#### Supplied material

════

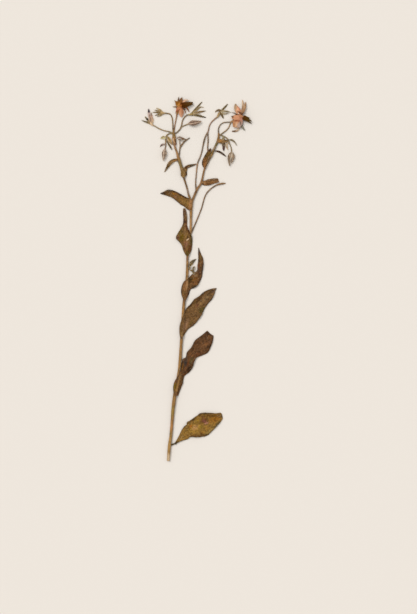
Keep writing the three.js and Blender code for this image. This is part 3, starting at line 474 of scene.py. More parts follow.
stem = Growth()
stalk_lines = []
for name, stalk in stalks.items():
    ribs = stalk.get("ribs", 0)
    sides = stem_sides if ribs else thin_sides
    per_stretch = 7 if ribs else 6
    line = curve(stalk["line"], np.linspace(0, 1, per_stretch * (len(stalk["line"]) - 1) + 1))
    stalk_lines.append(line)
    middle, width = line * (1, 1, 0), line[:, 2].copy()
    if name != "main":
        ahead = middle[-1] - middle[-2]
        ahead /= np.linalg.norm(ahead)
        middle = np.vstack([middle, *(middle[-1] + ahead * end_reach * share for share in (0.6, 1))])
        width = np.append(width, [width[-1] * 0.85, width[-1] * 0.4])
    width = width * (1 + unevenness * ripple(middle, 2.5))
    turn = np.linspace(0, 2 * np.pi, sides, endpoint=False)
    swell = 1 + (rib_depth * np.cos(ribs * turn + 0.6) if ribs else 0 * turn)
    left = leftward(middle)
    aside = 0.5 * width[:, None] * np.cos(turn) * swell
    rings = middle[:, None] + left[:, None] * aside[..., None]
    rings[..., 2] = np.maximum(0, pressed * width[:, None] * (0.5 + 0.5 * np.sin(turn) * swell))
    length = np.append(0, np.cumsum(np.linalg.norm(np.diff(middle, axis=0), axis=1)))
    marks = np.stack(np.broadcast_arrays(length[:, None], turn / (2 * np.pi), 0.0 if ribs else 1.0), axis=-1)
    tint = painted(rings.reshape(-1, 3), stalk["tint"], stalk.get("blots", ()))
    stem.tube(rings, tint, marks.reshape(-1, 3))
stem = stem.piece("pressed_stem", stalk_finish)
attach(stem, "root")
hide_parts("stem")


# ---------------------------------------------------------------- the leaves
# Ten soft leaves without stalks, or nearly so, that clasp the stem at their base. Pressing has dried
# them to a papery, puckered brown blade, with sunken veins, that lies over the stem where they cross.

blade_thickness = 0.28
pucker_height, crease_height, nibble_depth = 0.3, 0.42, 0.035  # the last is a share of the half width
drape_reach = 1.8  # how far a blade takes to come down beside a stalk that it lies over
drape_gap, drape_crease = 0.12, 0.15  # how far above the stalk it passes, and how crumpled it is there
stalk_points = np.vstack(stalk_lines)


def draped(points, thickness):
    """How high a blade has to lie at each point to pass over the stalks."""
    height = np.zeros(len(points))
    for x, y, width in stalk_points:
        away = np.hypot(points[:, 0] - x, points[:, 1] - y)
        fall = eased(np.clip((away - 0.4 * width) / (0.1 * width + drape_reach), 0, 1))
        height = np.maximum(height, (pressed * width + drape_gap + thickness / 2) * (1 - fall))
    return height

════

#### Aim
Quote the whole listing above, leaving nothing out.

#### Correct answer
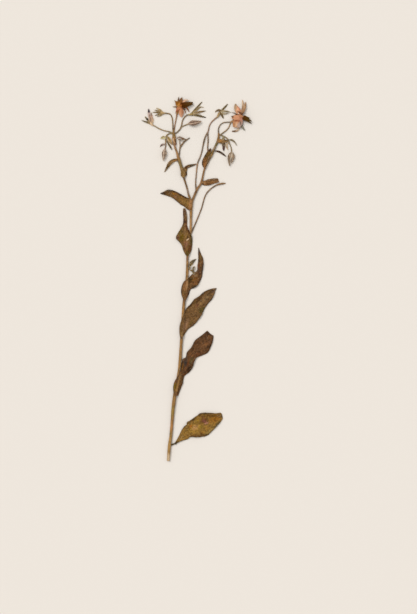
Keep writing the three.js and Blender code for this image. This is part 3, starting at line 474 of scene.py. More parts follow.
stem = Growth()
stalk_lines = []
for name, stalk in stalks.items():
    ribs = stalk.get("ribs", 0)
    sides = stem_sides if ribs else thin_sides
    per_stretch = 7 if ribs else 6
    line = curve(stalk["line"], np.linspace(0, 1, per_stretch * (len(stalk["line"]) - 1) + 1))
    stalk_lines.append(line)
    middle, width = line * (1, 1, 0), line[:, 2].copy()
    if name != "main":
        ahead = middle[-1] - middle[-2]
        ahead /= np.linalg.norm(ahead)
        middle = np.vstack([middle, *(middle[-1] + ahead * end_reach * share for share in (0.6, 1))])
        width = np.append(width, [width[-1] * 0.85, width[-1] * 0.4])
    width = width * (1 + unevenness * ripple(middle, 2.5))
    turn = np.linspace(0, 2 * np.pi, sides, endpoint=False)
    swell = 1 + (rib_depth * np.cos(ribs * turn + 0.6) if ribs else 0 * turn)
    left = leftward(middle)
    aside = 0.5 * width[:, None] * np.cos(turn) * swell
    rings = middle[:, None] + left[:, None] * aside[..., None]
    rings[..., 2] = np.maximum(0, pressed * width[:, None] * (0.5 + 0.5 * np.sin(turn) * swell))
    length = np.append(0, np.cumsum(np.linalg.norm(np.diff(middle, axis=0), axis=1)))
    marks = np.stack(np.broadcast_arrays(length[:, None], turn / (2 * np.pi), 0.0 if ribs else 1.0), axis=-1)
    tint = painted(rings.reshape(-1, 3), stalk["tint"], stalk.get("blots", ()))
    stem.tube(rings, tint, marks.reshape(-1, 3))
stem = stem.piece("pressed_stem", stalk_finish)
attach(stem, "root")
hide_parts("stem")


# ---------------------------------------------------------------- the leaves
# Ten soft leaves without stalks, or nearly so, that clasp the stem at their base. Pressing has dried
# them to a papery, puckered brown blade, with sunken veins, that lies over the stem where they cross.

blade_thickness = 0.28
pucker_height, crease_height, nibble_depth = 0.3, 0.42, 0.035  # the last is a share of the half width
drape_reach = 1.8  # how far a blade takes to come down beside a stalk that it lies over
drape_gap, drape_crease = 0.12, 0.15  # how far above the stalk it passes, and how crumpled it is there
stalk_points = np.vstack(stalk_lines)


def draped(points, thickness):
    """How high a blade has to lie at each point to pass over the stalks."""
    height = np.zeros(len(points))
    for x, y, width in stalk_points:
        away = np.hypot(points[:, 0] - x, points[:, 1] - y)
        fall = eased(np.clip((away - 0.4 * width) / (0.1 * width + drape_reach), 0, 1))
        height = np.maximum(height, (pressed * width + drape_gap + thickness / 2) * (1 - fall))
    return height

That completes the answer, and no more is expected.